Most SaaS companies use this metric religiously to reduce their customer churn.
5. Average Response Time
It is the average time taken by your agents to respond to customer complaints or queries.
The goal should be to reduce the average response time, as the customers typically demand quicker resolutions.
6. First Contact Resolution
It is a key metric that reflects your agent’s ability to resolve a customer query on the first attempt.
This means there is no need for customers to keep contacting you repeatedly, and this would certainly make them happier.
7. Ticket Volume
Understanding the total volume of issues and requests coming into your business can help plan the customer service function.
You can use workforce management and optimization to plan the number of agents with specific skills to address customer needs.
Besides, you can identify innovative ways to reduce the number of requests by proactively acting on commonly reported problems.

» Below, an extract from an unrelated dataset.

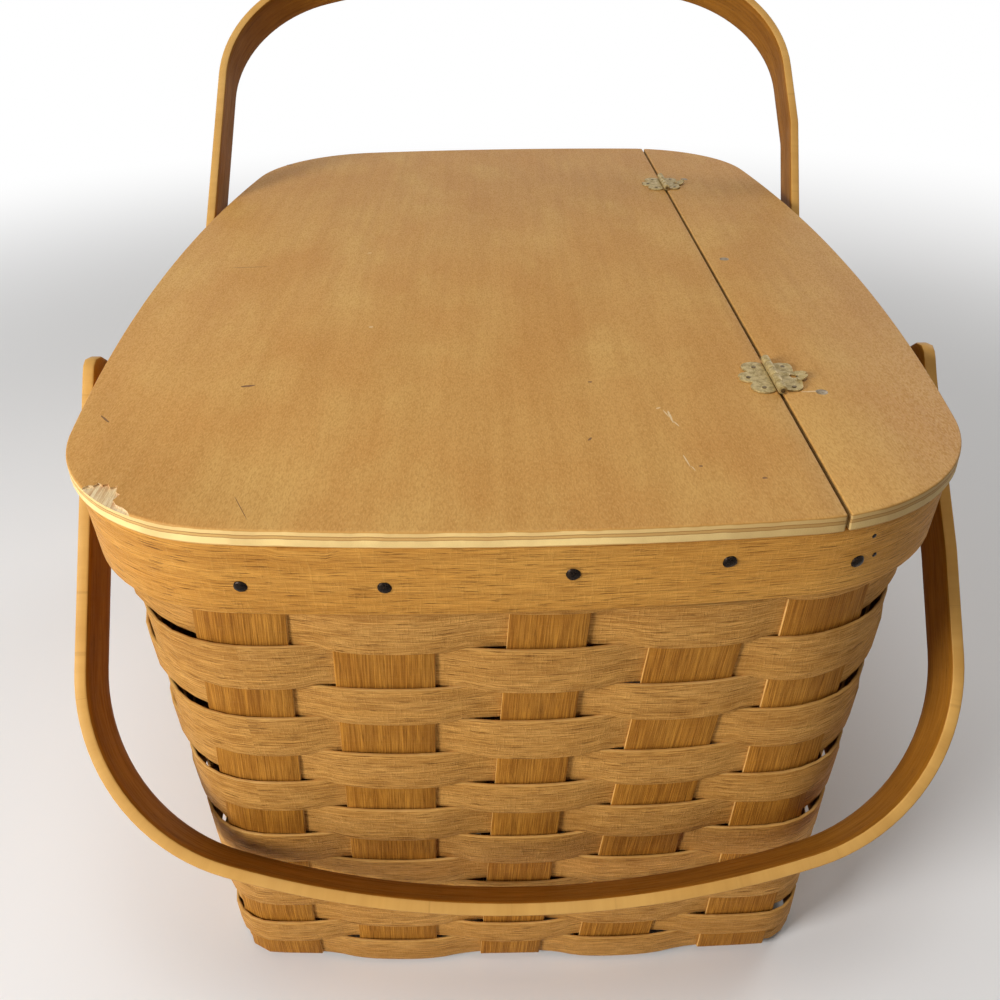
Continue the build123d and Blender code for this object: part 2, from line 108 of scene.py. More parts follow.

How About Qualitative Metrics?
While all these metrics are relevant, they are quantitative metrics that don’t tell how your customers feel about your service.
Most of these metrics are scaled. Imagine asking your customers who provide feedback the following question:
Why Did You Choose That Response?
The insight you gain would be invaluable, and your analytics can make it actionable, resulting in excellent customer experiences.
Customer service data hides more than it reveals. Customer service analytics will help you make sense of it.
While the customer service metrics mentioned here will help you assess if your business is on the right track to offer exceptional customer experiences, it is extremely important to assess the qualitative data to understand the depth of customer experience completely. Customer service analytics will help you focus on how your customers perceive your customer service and business and how well your teams perform to meet the rising customer expectations.